Local food sales totaled $9 billion in 2015, with 167,009 farmers using local foods market channels in the United States (U.S. Department of Agriculture, 2016). Local food systems are an area of growth in programming by Extension educators, including regarding efforts to estimate the economic impacts of food system initiatives (Jablonski, O'Hara, Thilmany McFadden, & Tropp, 2016). Further, eXtension's Community, Local, and Regional Food Systems Community of Practice was established several years ago and now includes over 400 members (eXtension, n.d.). As emphasis on local food markets continues, farmers need access to financial information that can support more informed market channel selection.

Constructing financial benchmarks allows for comparative analysis by farmers relative to best practices performed by a sample of their peers. Such benchmarks also provide a rich source of information Extension educators can use in developing programming around local marketing opportunities. A comparison across market channels highlights areas of differential requirements for human and financial resources where farmers are able to use information to adjust operations and improve financial performance.

The U.S. Department of Agriculture and land-grant universities have long collected data to improve farm performance through benchmarking. However, information is almost exclusively available by commodity and rarely by market channel (Matteson & Hunt, 2012). There is growing evidence that farms selling through local food markets require different business models with different resource requirements (Jablonski & Schmit, 2016; Schmit, Jablonski, & Mansury, 2016). Therefore, traditional financial benchmarks are not adequate bases for providing meaningful planning advice. In addition, producers often face challenges in fully understanding the purchasing practices of wholesale buyers (Gregoire, Arendt, & Strohbehn, 2005), and accessing intermediated market channels is increasingly difficult as food supply chains become more differentiated (King et al., 2010, Knight & Chopra, 2013).

Use of intermediated market channels (e.g., distributors, restaurants, grocery stores, institutions) typically allows producers to move large quantities of produce quickly but usually at a relatively lower price (Hardesty & Leff, 2010; LeRoux, Schmit, Roth, & Streeter, 2010). Direct market channels (e.g., farmers' markets, farm stores, community-supported agriculture) often feature higher prices but require more time committed to customer interaction and marketing. Consequently, producers are faced with the decision of whether to move larger volumes of products through intermediaries at relatively lower prices or seek higher prices in direct market channels and run the risk of selling in lower volumes or having unsold leftovers. These distinctions often vary on the basis of market attributes such as population density or competition at particular markets.
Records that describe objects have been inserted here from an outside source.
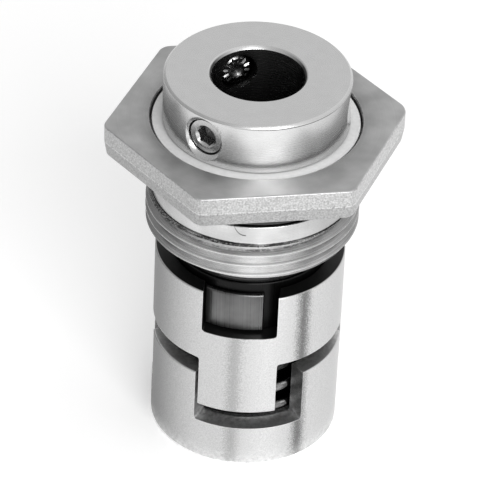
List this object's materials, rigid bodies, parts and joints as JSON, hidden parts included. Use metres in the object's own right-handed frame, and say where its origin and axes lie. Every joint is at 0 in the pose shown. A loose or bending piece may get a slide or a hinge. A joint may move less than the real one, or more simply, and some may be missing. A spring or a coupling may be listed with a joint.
{
  "type": "cartridge mechanical seal",
  "caption": "Cartridge shaft seal: set-screw collar on a sleeve, hexagonal threaded carrier with a fixed seat, and a sprung rotating ring driven by a slotted sleeve and a notched cup.",
  "frame": {"origin": "on the axis, in the plane of the spring cup's bottom edge", "axes": "+Z along the axis towards the collar, -Y towards the front, where the first drive slot is"},
  "size_m": [0.039, 0.0374, 0.0548],
  "materials": {
    "turned_steel": "fine turned, satin",
    "cast_steel": "cast flats with turned faces",
    "blasted_steel": "fine blasted",
    "ring_steel": "dark ground",
    "spring_steel": "drawn, bright",
    "screw_steel": "bright",
    "hard_face": "lapped dark carbide",
    "rubber": "matte",
    "white_plastic": "matte"
  },
  "bodies": {
    "shaft_unit": {"shaft_sleeve": "turned_steel", "spring_cup": "blasted_steel", "retaining_ring": "spring_steel", "shaft_oring": "rubber", "coil_spring": "spring_steel"},
    "seal_head": {"rotating_ring": "ring_steel", "rotating_face": "hard_face", "head_oring": "rubber", "backing_washer": "turned_steel", "drive_sleeve": "blasted_steel", "spring_washer": "turned_steel"},
    "carrier_unit": {"seal_carrier": "cast_steel", "carrier_gasket": "rubber", "bearing_ring": "white_plastic", "seat_ring": "turned_steel", "seat_face": "hard_face", "seat_oring": "rubber", "seat_pins": "screw_steel"},
    "screw_front": {"set_screw_front": "screw_steel"},
    "screw_right": {"set_screw_right": "screw_steel"},
    "screw_rear": {"set_screw_rear": "screw_steel"}
  },
  "joints": [
    {"name": "face_slide", "type": "slide", "parent": "shaft_unit", "child": "seal_head", "axis": [0, 0, 1], "range_m": [-0.0026, 0], "stiffness_N_per_m": 4300, "springref_m": 0.007, "deforming": ["coil_spring"]},
    {"name": "seat_spin", "type": "hinge", "parent": "seal_head", "child": "carrier_unit", "pos_m": [0, 0, 0.03], "axis": [0, 0, 1], "continuous": true},
    {"name": "screw_front_slide", "type": "slide", "parent": "shaft_unit", "child": "screw_front", "axis": [-0.5519, -0.8339, 0], "range_m": [-0.00035, 0.005]},
    {"name": "screw_right_slide", "type": "slide", "parent": "shaft_unit", "child": "screw_right", "axis": [0.9981, -0.061, 0], "range_m": [-0.00035, 0.005]},
    {"name": "screw_rear_slide", "type": "slide", "parent": "shaft_unit", "child": "screw_rear", "axis": [-0.4462, 0.8949, 0], "range_m": [-0.00035, 0.005]}
  ]
}
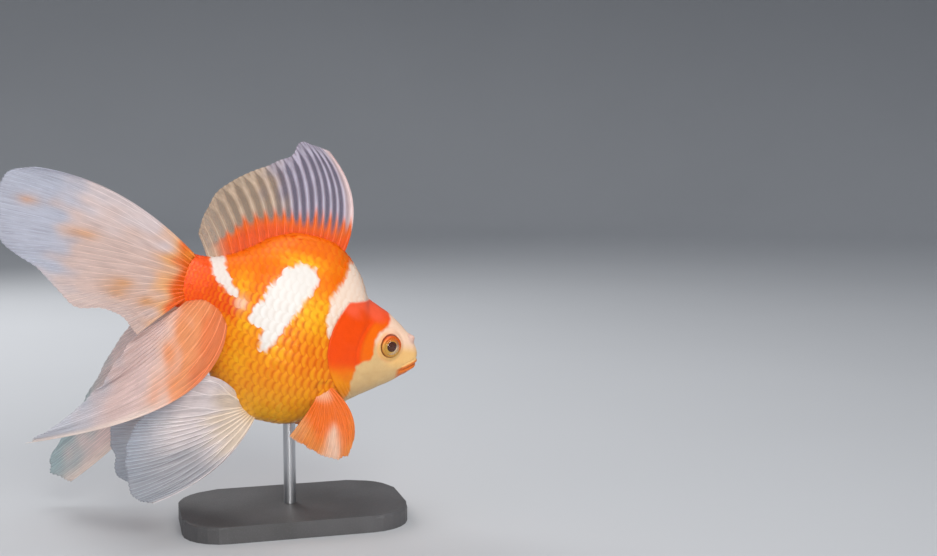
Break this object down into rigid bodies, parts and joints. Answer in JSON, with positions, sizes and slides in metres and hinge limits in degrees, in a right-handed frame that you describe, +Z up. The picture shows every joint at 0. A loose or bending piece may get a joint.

The purpose of this research brief is to provide farm financial performance benchmarks based on data from selected samples of northeastern U.S. local foods producers classified by primary market channel. This information will be of use to Extension educators seeking support to inform programming on how participation in different market channels affects farm viability and what makes certain markets more successful than others.

Research Method

In constructing the benchmarks, we used two sources of information. The first source of information was records from a sample of fruit and vegetable producers selling directly to consumers through one or more Greenmarket farmers' markets in New York City (GrowNYC, n.d.). We divided the sample of farms into two subsamples. The first, the Primary Greenmarket sample, included farms that had a majority of sales (over 50%) from Greenmarket (N = 19). The second, the Other Greenmarket sample, included farms that had less than or equal to 50% of farm sales from Greenmarket (N = 13).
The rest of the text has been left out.